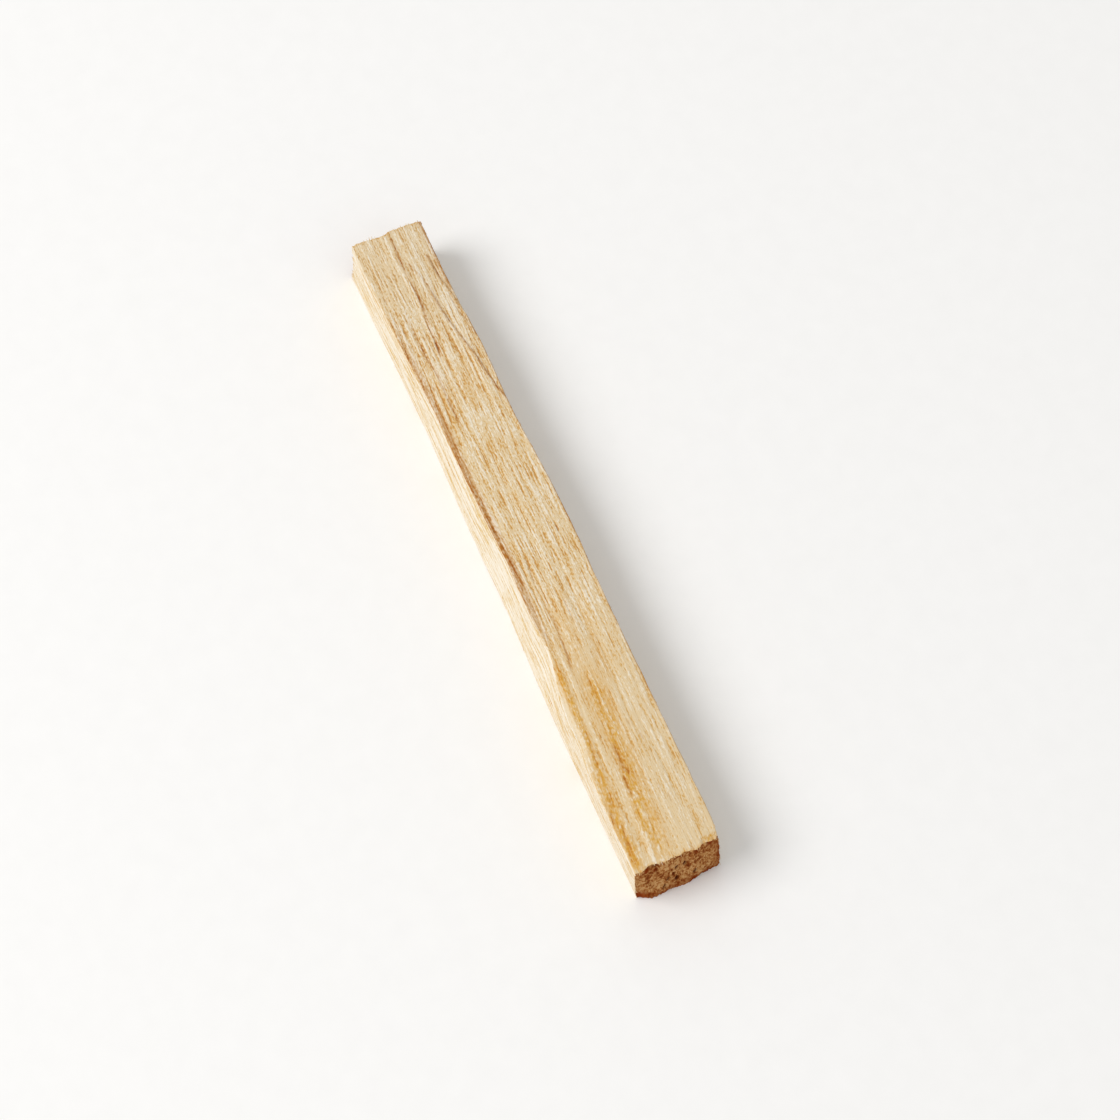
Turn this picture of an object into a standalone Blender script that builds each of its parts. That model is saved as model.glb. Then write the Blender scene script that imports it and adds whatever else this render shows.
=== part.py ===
"""A palo santo stick: one split and sawn length of pale wood, as a single solid.

The stick lies along X on its flat underside, broad face up. Its brown end, which leans and is rough from
the saw, is at +X, and its palest side, which was split off, is at -Y. The origin is at the bottom centre
of its box. The form is worked out in millimetres and written to the mesh in metres.

Every long edge is a straight taper plus a wander, a smooth curve through a few (place, offset) points. A
place is a fraction of the length, 0 at the far end and 1 at the brown end. The surfaces are functions of
place and of the distance across, so a grid of any fineness can be laid on them.
"""

import bmesh
import bpy
import numpy as np

MM = 0.001

# Driving dimensions
FAR_END = -50.7
NEAR_END = 49.8
WIDTH_FAR = 10.2
WIDTH_NEAR = 11.4
THICKNESS_FAR = 7.55
THICKNESS_NEAR = 8.2

# Grid: stations along the stick and rows up its sides
STATIONS = 90
END_STATIONS = (0.35, 0.95)
ROWS = 8
CUT_TOLERANCE = 1e-6
ARRIS = 0.2
ARRIS_DROP = 0.08

# Wander of the long edges, (place, offset in mm), +Y being to the right
RIGHT_EDGE = (
    (0, 0), (0.13, 0), (0.18, 0.2), (0.24, 0.24), (0.31, 0.07), (0.37, 0.16), (0.43, 0.4), (0.53, 0.48),
    (0.6, 0.25), (0.67, 0.14), (0.77, 0.08), (0.85, 0.04), (0.94, -0.02), (0.975, -0.08), (1, -0.34),
)
LEFT_EDGE = (
    (0, -0.02), (0.04, -0.02), (0.1, 0.12), (0.17, 0.35), (0.24, 0.65), (0.32, 0.84), (0.4, 0.84),
    (0.48, 1.05), (0.53, 1.24), (0.58, 1.15), (0.63, 1.13), (0.68, 1.35), (0.715, 0.85), (0.76, 0.06),
    (0.82, -0.08), (0.865, -0.41), (0.9, -0.5), (0.95, -0.5), (1, -0.44),
)
LEFT_FOOT = (
    (0, -0.49), (0.1, -0.28), (0.2, 0), (0.27, 0.09), (0.34, 0.01), (0.42, -0.12), (0.48, -0.1),
    (0.55, 0.01), (0.62, -0.13), (0.69, -0.28), (0.76, -0.33), (0.84, -0.26), (0.92, -0.16), (1, -0.07),
)
RIGHT_FOOT = ((0, 0.05), (0.2, 0.3), (0.38, 0.15), (0.55, 0.42), (0.75, 0.3), (0.88, 0.12), (1, 0.06))

# Ends: how far each point of the top and bottom rim stands out, (distance across, offset)
NEAR_RIM = (
    (-5.9, 0.12), (-4.9, 0.08), (-4.3, -0.14), (-2.9, -0.05), (-2.3, 0.1), (-1.1, 0), (1.4, -0.06),
    (2, 0.1), (3.1, -0.3), (4.7, -0.45), (5.5, -0.62),
)
NEAR_FOOT = (
    (-5.7, 0.1), (-5.1, 0.45), (-4.5, 0.75), (-3.7, 0.92), (-1.1, 0.74), (1.8, 0.6), (3.7, 0.2), (5.7, -0.1),
)
FAR_RIM = ((-5.1, 0.2), (-2.5, 0.15), (-1.4, 0.3), (0.3, 0), (2.1, -0.1), (3.8, -0.2), (5.1, 0))
FAR_HOLLOW = 0.8
HOLLOW_SPREAD = 8.0
HOLLOW_LEAST = 0.15
END_BLEND = 3.0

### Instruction
Copy the material above, line for line.

### Answer to the problem
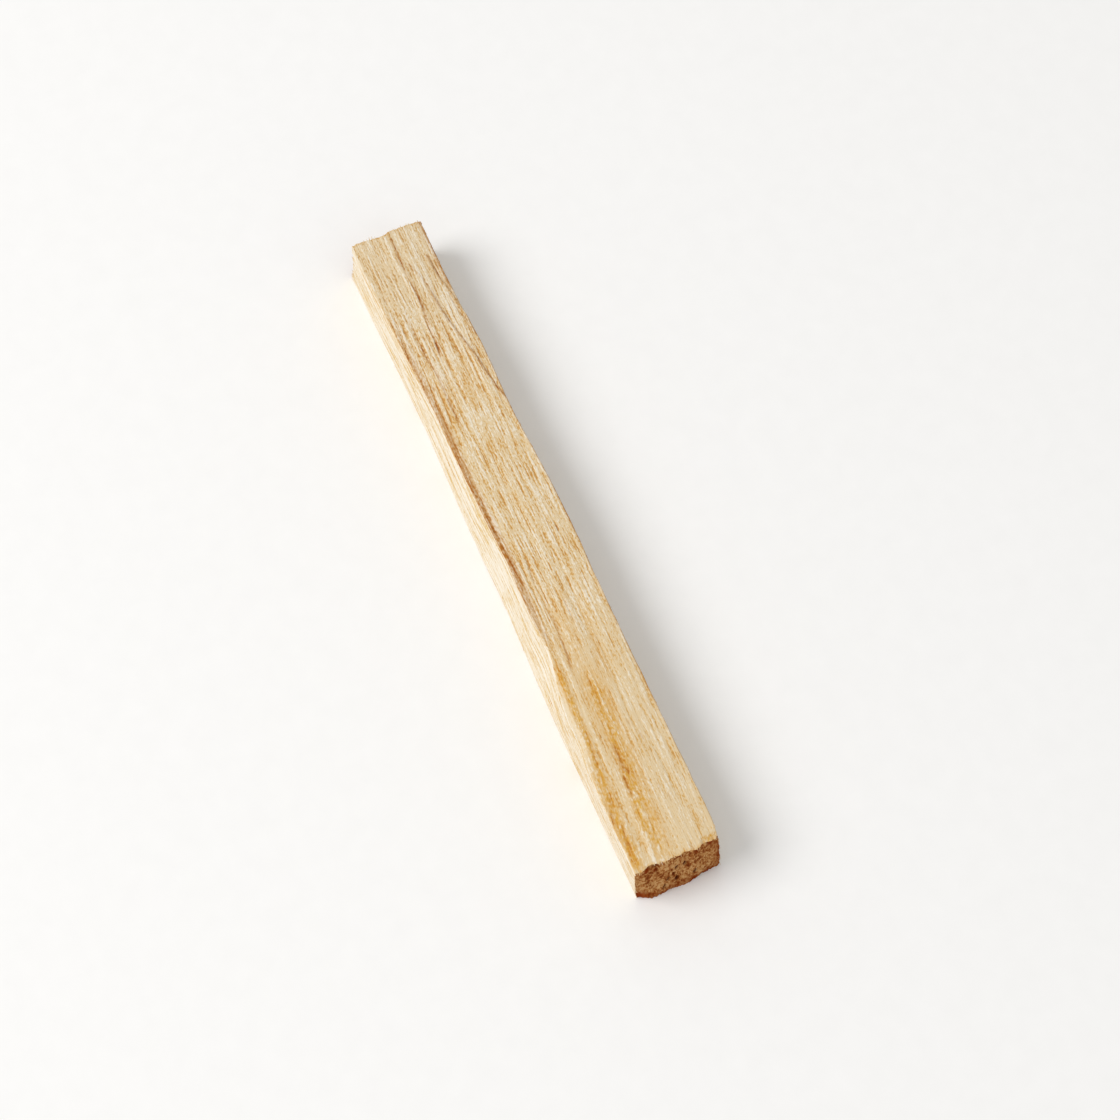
Turn this picture of an object into a standalone Blender script that builds each of its parts. That model is saved as model.glb. Then write the Blender scene script that imports it and adds whatever else this render shows.
=== part.py ===
"""A palo santo stick: one split and sawn length of pale wood, as a single solid.

The stick lies along X on its flat underside, broad face up. Its brown end, which leans and is rough from
the saw, is at +X, and its palest side, which was split off, is at -Y. The origin is at the bottom centre
of its box. The form is worked out in millimetres and written to the mesh in metres.

Every long edge is a straight taper plus a wander, a smooth curve through a few (place, offset) points. A
place is a fraction of the length, 0 at the far end and 1 at the brown end. The surfaces are functions of
place and of the distance across, so a grid of any fineness can be laid on them.
"""

import bmesh
import bpy
import numpy as np

MM = 0.001

# Driving dimensions
FAR_END = -50.7
NEAR_END = 49.8
WIDTH_FAR = 10.2
WIDTH_NEAR = 11.4
THICKNESS_FAR = 7.55
THICKNESS_NEAR = 8.2

# Grid: stations along the stick and rows up its sides
STATIONS = 90
END_STATIONS = (0.35, 0.95)
ROWS = 8
CUT_TOLERANCE = 1e-6
ARRIS = 0.2
ARRIS_DROP = 0.08

# Wander of the long edges, (place, offset in mm), +Y being to the right
RIGHT_EDGE = (
    (0, 0), (0.13, 0), (0.18, 0.2), (0.24, 0.24), (0.31, 0.07), (0.37, 0.16), (0.43, 0.4), (0.53, 0.48),
    (0.6, 0.25), (0.67, 0.14), (0.77, 0.08), (0.85, 0.04), (0.94, -0.02), (0.975, -0.08), (1, -0.34),
)
LEFT_EDGE = (
    (0, -0.02), (0.04, -0.02), (0.1, 0.12), (0.17, 0.35), (0.24, 0.65), (0.32, 0.84), (0.4, 0.84),
    (0.48, 1.05), (0.53, 1.24), (0.58, 1.15), (0.63, 1.13), (0.68, 1.35), (0.715, 0.85), (0.76, 0.06),
    (0.82, -0.08), (0.865, -0.41), (0.9, -0.5), (0.95, -0.5), (1, -0.44),
)
LEFT_FOOT = (
    (0, -0.49), (0.1, -0.28), (0.2, 0), (0.27, 0.09), (0.34, 0.01), (0.42, -0.12), (0.48, -0.1),
    (0.55, 0.01), (0.62, -0.13), (0.69, -0.28), (0.76, -0.33), (0.84, -0.26), (0.92, -0.16), (1, -0.07),
)
RIGHT_FOOT = ((0, 0.05), (0.2, 0.3), (0.38, 0.15), (0.55, 0.42), (0.75, 0.3), (0.88, 0.12), (1, 0.06))

# Ends: how far each point of the top and bottom rim stands out, (distance across, offset)
NEAR_RIM = (
    (-5.9, 0.12), (-4.9, 0.08), (-4.3, -0.14), (-2.9, -0.05), (-2.3, 0.1), (-1.1, 0), (1.4, -0.06),
    (2, 0.1), (3.1, -0.3), (4.7, -0.45), (5.5, -0.62),
)
NEAR_FOOT = (
    (-5.7, 0.1), (-5.1, 0.45), (-4.5, 0.75), (-3.7, 0.92), (-1.1, 0.74), (1.8, 0.6), (3.7, 0.2), (5.7, -0.1),
)
FAR_RIM = ((-5.1, 0.2), (-2.5, 0.15), (-1.4, 0.3), (0.3, 0), (2.1, -0.1), (3.8, -0.2), (5.1, 0))
FAR_HOLLOW = 0.8
HOLLOW_SPREAD = 8.0
HOLLOW_LEAST = 0.15
END_BLEND = 3.0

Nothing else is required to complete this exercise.